Marian Nancarrow's production also captured the seedy atmosphere of the late 1950s music-hall - a dying world of bad jokes, funny turns and static nudes designed to titillate audiences more accustomed to the world of television. Archie's jokes were greeted with nary a titter from the few who could be bothered to come to his seaside show; some voiced their frustrations by shouting back at him, which only served to increase Archie's cynicism.
 
Having listened to this production, however, I am not sure whether The Entertainer is a very good play. Archie is basically misogynist - someone who can neither stand his wife Phoebe (Cheryl Campbell) nor communicate with his daughter Jean (Sarah Jane Holm). He is much more at home in the aggressively masculine world of the Dress Circle bar, where he can tell dirty jokes and enjoy the occasional casual pick-up, His father Billy (David Bradley) is much the same, perpetually complaining that late 1950s Britain is "not what is used to be" yet still expecting the women in his family to wait on him hand and foot.

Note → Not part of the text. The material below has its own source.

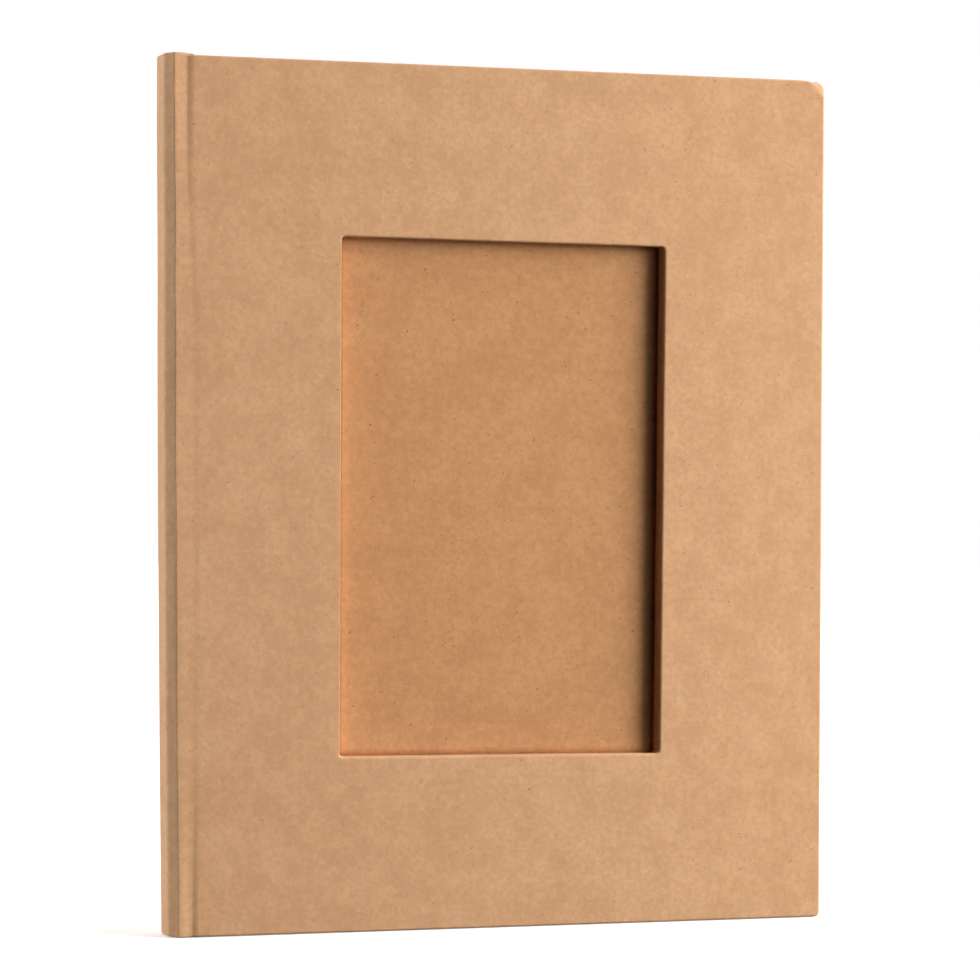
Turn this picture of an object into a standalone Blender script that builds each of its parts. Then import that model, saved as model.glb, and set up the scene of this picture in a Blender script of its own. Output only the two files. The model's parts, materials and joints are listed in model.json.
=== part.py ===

Archie's criticisms of contemporary life seem like self-pity - the outpourings of a has-been (or a never-was) with no clue as to how to improve himself. He comes across as a thoroughly dislikeable character, acting in a ramshackle play which wastes no opportunity to reinforce the laboured (and rather obvious) connection between the dying music-hall and Britain's political decline in the post-Suez period. By the end of the play, I wished that the author (through Jimmy) would just shut up.